■ **Data for processing**
★ ★ ★ ★ ★
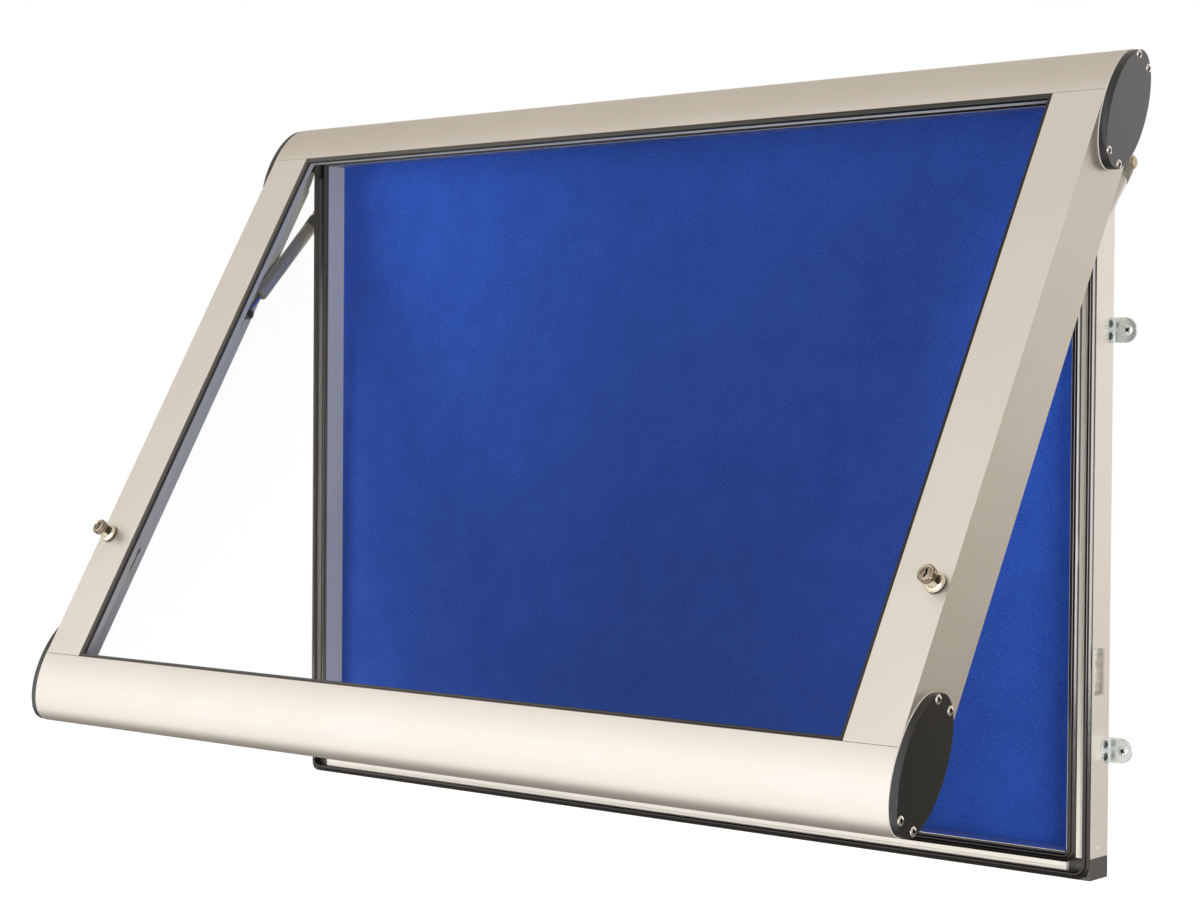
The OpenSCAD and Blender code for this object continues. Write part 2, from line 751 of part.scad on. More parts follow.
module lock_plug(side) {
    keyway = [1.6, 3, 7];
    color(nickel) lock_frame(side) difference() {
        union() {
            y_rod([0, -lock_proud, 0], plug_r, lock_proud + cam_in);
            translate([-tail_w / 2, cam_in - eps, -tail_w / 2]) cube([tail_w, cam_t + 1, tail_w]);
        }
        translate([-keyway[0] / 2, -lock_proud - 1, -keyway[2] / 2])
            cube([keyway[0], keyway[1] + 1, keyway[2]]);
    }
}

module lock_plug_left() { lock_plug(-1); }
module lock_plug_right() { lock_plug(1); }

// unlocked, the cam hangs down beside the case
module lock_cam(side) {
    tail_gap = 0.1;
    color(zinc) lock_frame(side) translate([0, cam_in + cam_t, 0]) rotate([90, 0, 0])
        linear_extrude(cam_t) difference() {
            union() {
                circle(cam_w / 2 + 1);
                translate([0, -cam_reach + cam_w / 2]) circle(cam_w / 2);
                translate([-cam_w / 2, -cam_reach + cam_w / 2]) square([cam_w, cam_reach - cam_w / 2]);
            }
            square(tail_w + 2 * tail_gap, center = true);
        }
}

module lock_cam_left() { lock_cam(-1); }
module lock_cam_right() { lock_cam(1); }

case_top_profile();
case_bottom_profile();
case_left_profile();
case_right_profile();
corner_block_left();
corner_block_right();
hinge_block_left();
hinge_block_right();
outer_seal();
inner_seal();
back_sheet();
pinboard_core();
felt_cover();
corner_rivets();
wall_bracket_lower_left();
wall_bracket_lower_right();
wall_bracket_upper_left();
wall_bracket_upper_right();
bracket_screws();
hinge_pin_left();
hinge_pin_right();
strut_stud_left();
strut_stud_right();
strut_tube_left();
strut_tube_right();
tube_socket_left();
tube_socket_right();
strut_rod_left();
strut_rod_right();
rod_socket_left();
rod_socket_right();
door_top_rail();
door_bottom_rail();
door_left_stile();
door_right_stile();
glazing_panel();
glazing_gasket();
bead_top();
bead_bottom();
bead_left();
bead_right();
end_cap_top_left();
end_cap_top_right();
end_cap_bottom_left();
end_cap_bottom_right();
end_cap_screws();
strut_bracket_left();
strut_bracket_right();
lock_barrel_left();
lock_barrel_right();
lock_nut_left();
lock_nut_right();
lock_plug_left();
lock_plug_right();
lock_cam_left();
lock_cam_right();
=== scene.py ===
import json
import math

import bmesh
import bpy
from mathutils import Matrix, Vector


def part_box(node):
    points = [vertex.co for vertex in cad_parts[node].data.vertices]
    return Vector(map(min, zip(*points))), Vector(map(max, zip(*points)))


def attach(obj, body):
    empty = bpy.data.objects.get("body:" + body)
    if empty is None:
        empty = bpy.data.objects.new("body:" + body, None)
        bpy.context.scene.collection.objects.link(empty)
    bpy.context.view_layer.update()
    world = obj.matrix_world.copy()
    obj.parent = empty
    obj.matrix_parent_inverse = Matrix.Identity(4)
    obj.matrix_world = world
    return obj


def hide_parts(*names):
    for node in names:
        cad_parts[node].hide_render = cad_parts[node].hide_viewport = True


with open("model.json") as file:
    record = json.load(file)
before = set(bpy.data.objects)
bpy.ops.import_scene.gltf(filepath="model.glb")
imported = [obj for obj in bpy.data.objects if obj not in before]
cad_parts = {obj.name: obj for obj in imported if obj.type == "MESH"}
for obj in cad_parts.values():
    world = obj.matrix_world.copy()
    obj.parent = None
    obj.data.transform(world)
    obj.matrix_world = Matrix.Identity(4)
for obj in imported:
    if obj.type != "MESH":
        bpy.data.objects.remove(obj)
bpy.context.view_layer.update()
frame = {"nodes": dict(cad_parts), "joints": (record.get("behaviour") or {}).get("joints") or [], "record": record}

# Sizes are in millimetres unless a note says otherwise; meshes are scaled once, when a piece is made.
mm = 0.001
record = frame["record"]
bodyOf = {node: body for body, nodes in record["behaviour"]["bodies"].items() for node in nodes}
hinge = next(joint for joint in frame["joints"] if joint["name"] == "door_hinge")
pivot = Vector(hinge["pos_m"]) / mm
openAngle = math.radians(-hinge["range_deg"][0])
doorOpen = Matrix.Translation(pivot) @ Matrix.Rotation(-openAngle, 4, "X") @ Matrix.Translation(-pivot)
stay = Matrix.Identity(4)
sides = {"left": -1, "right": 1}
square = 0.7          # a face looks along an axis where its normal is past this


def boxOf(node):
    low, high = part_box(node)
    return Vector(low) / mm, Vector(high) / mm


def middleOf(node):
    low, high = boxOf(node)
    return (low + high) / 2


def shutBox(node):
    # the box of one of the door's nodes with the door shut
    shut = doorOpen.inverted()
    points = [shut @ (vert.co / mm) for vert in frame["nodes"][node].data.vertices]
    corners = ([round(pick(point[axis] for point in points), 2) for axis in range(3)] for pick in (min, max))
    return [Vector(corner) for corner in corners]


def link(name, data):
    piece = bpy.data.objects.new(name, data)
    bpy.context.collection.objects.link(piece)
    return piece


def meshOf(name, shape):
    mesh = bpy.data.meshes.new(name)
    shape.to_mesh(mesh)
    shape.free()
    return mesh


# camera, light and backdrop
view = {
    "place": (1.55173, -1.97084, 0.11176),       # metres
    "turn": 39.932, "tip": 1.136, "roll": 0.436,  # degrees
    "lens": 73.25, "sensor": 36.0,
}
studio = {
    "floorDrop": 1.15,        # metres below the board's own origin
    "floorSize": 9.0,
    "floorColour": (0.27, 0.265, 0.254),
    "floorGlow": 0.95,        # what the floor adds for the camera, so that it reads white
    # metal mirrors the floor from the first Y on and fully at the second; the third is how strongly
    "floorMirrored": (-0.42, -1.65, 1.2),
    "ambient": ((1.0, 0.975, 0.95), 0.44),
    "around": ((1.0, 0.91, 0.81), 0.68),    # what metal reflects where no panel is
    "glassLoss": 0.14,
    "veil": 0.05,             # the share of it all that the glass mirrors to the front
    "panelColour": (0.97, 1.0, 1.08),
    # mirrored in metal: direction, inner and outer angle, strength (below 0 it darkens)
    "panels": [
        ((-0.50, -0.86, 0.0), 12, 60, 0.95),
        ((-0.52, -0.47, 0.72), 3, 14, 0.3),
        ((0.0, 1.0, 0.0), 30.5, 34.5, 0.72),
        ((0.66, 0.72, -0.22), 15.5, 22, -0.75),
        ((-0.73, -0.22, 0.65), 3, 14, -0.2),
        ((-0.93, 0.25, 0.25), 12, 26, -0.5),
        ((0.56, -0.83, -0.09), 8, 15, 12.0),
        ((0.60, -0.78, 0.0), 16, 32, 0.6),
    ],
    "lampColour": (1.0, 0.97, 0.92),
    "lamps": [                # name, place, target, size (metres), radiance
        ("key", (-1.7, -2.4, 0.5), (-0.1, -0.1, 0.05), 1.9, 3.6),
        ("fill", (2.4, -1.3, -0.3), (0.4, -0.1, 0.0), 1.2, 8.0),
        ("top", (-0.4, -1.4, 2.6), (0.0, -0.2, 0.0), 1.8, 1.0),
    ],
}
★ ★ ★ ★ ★
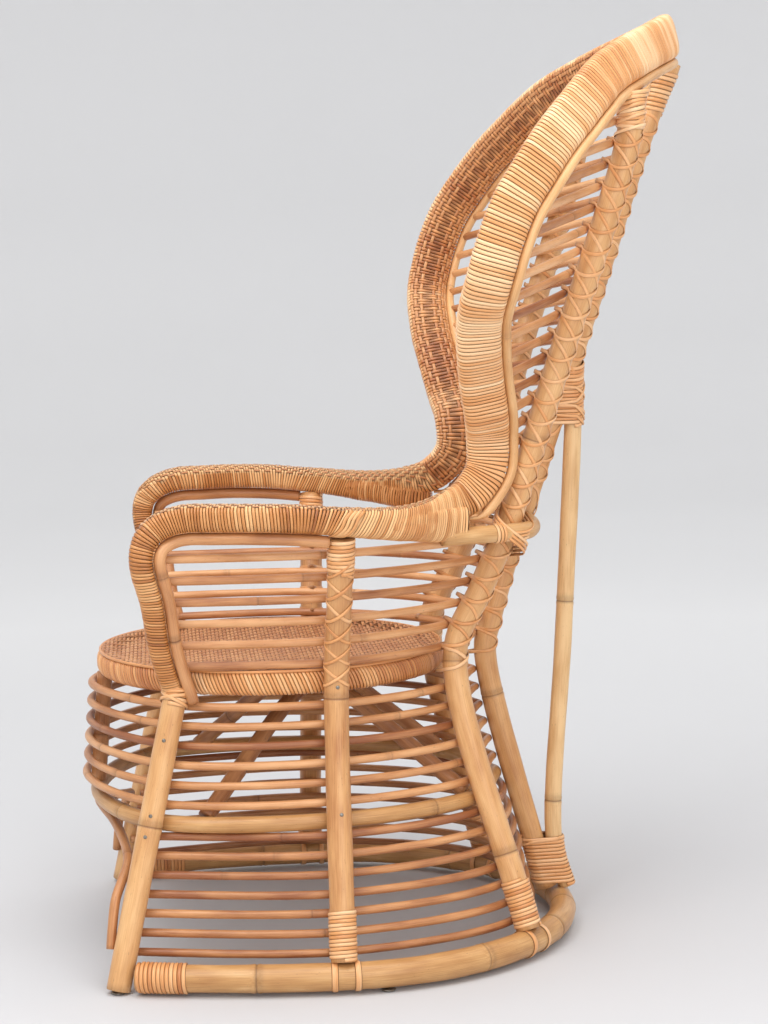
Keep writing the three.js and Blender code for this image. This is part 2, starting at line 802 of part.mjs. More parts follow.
★ ★ ★ ★ ★
■ **Task instructions**
Using the entries above, return exactly the lines from the line with "lock_barrel_left();" to the line with "obj.data.transform(world)", counting both of those lines.

■ **Written solution**
lock_barrel_left();
lock_barrel_right();
lock_nut_left();
lock_nut_right();
lock_plug_left();
lock_plug_right();
lock_cam_left();
lock_cam_right();
=== scene.py ===
import json
import math

import bmesh
import bpy
from mathutils import Matrix, Vector


def part_box(node):
    points = [vertex.co for vertex in cad_parts[node].data.vertices]
    return Vector(map(min, zip(*points))), Vector(map(max, zip(*points)))


def attach(obj, body):
    empty = bpy.data.objects.get("body:" + body)
    if empty is None:
        empty = bpy.data.objects.new("body:" + body, None)
        bpy.context.scene.collection.objects.link(empty)
    bpy.context.view_layer.update()
    world = obj.matrix_world.copy()
    obj.parent = empty
    obj.matrix_parent_inverse = Matrix.Identity(4)
    obj.matrix_world = world
    return obj


def hide_parts(*names):
    for node in names:
        cad_parts[node].hide_render = cad_parts[node].hide_viewport = True


with open("model.json") as file:
    record = json.load(file)
before = set(bpy.data.objects)
bpy.ops.import_scene.gltf(filepath="model.glb")
imported = [obj for obj in bpy.data.objects if obj not in before]
cad_parts = {obj.name: obj for obj in imported if obj.type == "MESH"}
for obj in cad_parts.values():
    world = obj.matrix_world.copy()
    obj.parent = None
    obj.data.transform(world)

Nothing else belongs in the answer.